How about if 1,000 housing units are built? That’s a more reasonable figure than 2,000, and it will happen sooner.
If 1,000 housing units are built it would then take 73% of all new housing units to be owner-occupied to get to San Luis Obispo’s 41%.
Does Arcata have the will and the clout to make a Form-Based Code with suitable amenities and encouragements and strength? So that developers will construct more than half of all new apartment units as owner-occupied — that is, as Condominiums?
And then with proper Home-Owner Agreements, those individually-owned condos would stay as owner occupied and would not be rented out?
Certain developers will build condos, because they like to and that’s their business model. But as Arcata Planning Commissioner Dan Tangney said at the February 8, 2022 Planning Commission [Read the full transcription here]:
In the last decade or more that I’ve been on the Commission nearly every project that’s gone through — particularly large projects — is rental-based, including our most recent four-story downtown project. I sure hope that this ambitious development in Arcata would include a lot – a lot — of options for home-ownership. I’m just wondering how we can influence that. I get that market forces are very real. However if there is something that we can codify on this, I would sure love to see that included.

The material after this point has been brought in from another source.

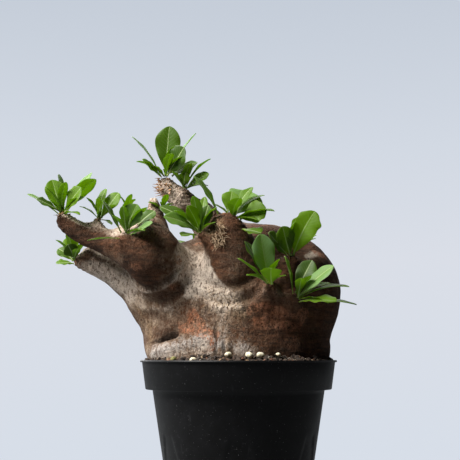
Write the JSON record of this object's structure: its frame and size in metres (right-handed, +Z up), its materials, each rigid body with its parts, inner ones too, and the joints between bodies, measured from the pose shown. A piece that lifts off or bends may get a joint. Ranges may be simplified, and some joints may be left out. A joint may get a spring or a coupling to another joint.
{
  "type": "potted pachypodium",
  "caption": "Swollen, branching caudex plant with tufts of small leathery leaves, rooted in a black slit-sided plastic nursery pot.",
  "frame": {"origin": "centre of the pot's flat underside", "axes": "+Z up out of the pot, -Y towards the front, where most leaf tufts face, +X to the right seen from the front"},
  "size_m": [0.1954, 0.1288, 0.2526],
  "materials": {
    "pot_plastic": "satin black, dusty",
    "bark": "matt, flaking",
    "leaf_green": "satin above, duller below",
    "soil_mix": "matt, granular",
    "pellet_cream": "matt"
  },
  "bodies": {
    "root": {"leaf_back_left_1": "leaf_green", "leaf_back_left_2": "leaf_green", "leaf_back_right_1": "leaf_green", "leaf_back_right_2": "leaf_green", "leaf_far_left_1": "leaf_green", "leaf_far_left_2": "leaf_green", "leaf_far_left_3": "leaf_green", "leaf_far_left_4": "leaf_green", "leaf_far_left_5": "leaf_green", "leaf_far_left_6": "leaf_green", "leaf_far_left_7": "leaf_green", "leaf_left_front_1": "leaf_green", "leaf_left_front_2": "leaf_green", "leaf_left_front_3": "leaf_green", "leaf_left_front_4": "leaf_green", "leaf_left_front_5": "leaf_green", "leaf_left_top_1": "leaf_green", "leaf_left_top_2": "leaf_green", "leaf_left_top_3": "leaf_green", "leaf_low_left_1": "leaf_green", "leaf_low_left_2": "leaf_green", "leaf_low_left_3": "leaf_green", "leaf_low_left_4": "leaf_green", "leaf_middle_1": "leaf_green", "leaf_middle_2": "leaf_green", "leaf_middle_3": "leaf_green", "leaf_middle_4": "leaf_green", "leaf_middle_5": "leaf_green", "leaf_middle_left_1": "leaf_green", "leaf_middle_left_2": "leaf_green", "leaf_middle_left_3": "leaf_green", "leaf_middle_left_4": "leaf_green", "leaf_middle_left_5": "leaf_green", "leaf_right_edge_1": "leaf_green", "leaf_right_edge_2": "leaf_green", "leaf_right_edge_3": "leaf_green", "leaf_right_edge_4": "leaf_green", "leaf_right_edge_5": "leaf_green", "leaf_right_high_1": "leaf_green", "leaf_right_high_2": "leaf_green", "leaf_right_high_3": "leaf_green", "leaf_right_low_1": "leaf_green", "leaf_right_low_2": "leaf_green", "leaf_right_low_3": "leaf_green", "leaf_right_low_4": "leaf_green", "leaf_top_1": "leaf_green", "leaf_top_2": "leaf_green", "leaf_top_3": "leaf_green", "leaf_top_4": "leaf_green", "leaf_top_5": "leaf_green", "leaf_top_6": "leaf_green", "leaf_top_side_1": "leaf_green", "leaf_top_side_2": "leaf_green", "pellet_1": "pellet_cream", "pellet_2": "pellet_cream", "pellet_3": "pellet_cream", "pellet_4": "pellet_cream", "pot": "pot_plastic", "soil": "soil_mix", "trunk": "bark"}
  },
  "joints": []
}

Reader: Please go to that transcription and read the response from Community Development Director David Loya, along with commentary, as well as his comments on “Supply and Demand” farther down in the article. [link here]
And then you decide what you think of this.
Any real change in the percentage of rental units in Arcata does not seem likely to occur. Among the concerns are: If the requirements are too difficult, then developers just won’t build here.
On the other hand, if requirements for building new apartment units in Arcata are too easy, then we’ll basically have “more of the same.”
And the ratio of 63% rental housing in Arcata will continue… or will get worse.